How do you find out what the compiler says for the return type? Is that covered in the book somewhere? I feel like this might help me quite a bit in my struggles.
I commonly let the compiler error out by specifying the wrong type or leaving off a type annotation. For instance, https://is.gd/8lLrY8
one way is to do

    return SOME_EXRPRESSION;
and then look at the compiler error. Another way is

    let () = SOME_EXPRESSION;
which works as long as SOME_EXPRESSION is not of type (), but if it compiles, well, you know the type :)

Another way is to use some sort of IDE integration that gives you "show me the type on hover".

This is one example where having a REPL would help a lot.

That is how I check such types outside IDEs in other ML derived languages.

(comment deleted)
TBF, you can just do

    let _ : () = /* some expr whose type you don't know */
And compile it. It will quickly fail with a type error, giving you the full type of the expression.
Yeah, but it feels like a kluge, specially when used to F# on Visual Studio.
Iterators are the main place this is difficult, but as steveklabnik says the compiler can tell you the return type.

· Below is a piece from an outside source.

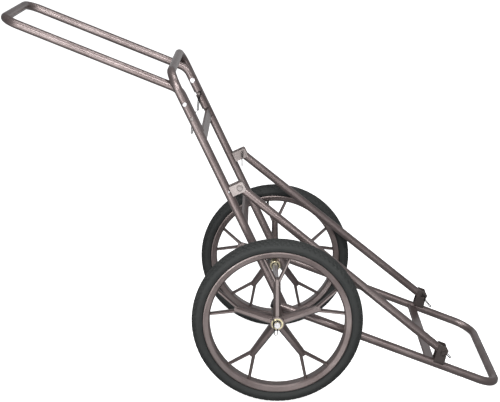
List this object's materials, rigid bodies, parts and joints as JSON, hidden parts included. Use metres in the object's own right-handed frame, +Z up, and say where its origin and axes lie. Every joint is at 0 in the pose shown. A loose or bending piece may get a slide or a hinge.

However, this will get better with the introduction of "impl Trait", where the return type will become `impl Iterator<Item = (i64, &[i32])>` which while admittedly long is better than what you'd have otherwise. It's definitely a known pain point.

In practice writing Rust code (full time!) I don't encounter this issue much because I rarely want to split an iterator chain across multiple functions, and iterators are the main place the types get long and hairy. Although I've heard it's really bad with Futures, but that's why "impl Trait" is coming.

"Even better, you can pre-order a printed version through No Starch Press."

Thanks for choosing a publisher that supplies DRM-free eBooks ;)

You're welcome; this was important to me. In addition, No Starch's commitment to letting the book be generally freely available on doc.rust-lang.org was mandatory, and they are awesome enough to be supportive of that :)
Thank you for your efforts. I purchased the book today!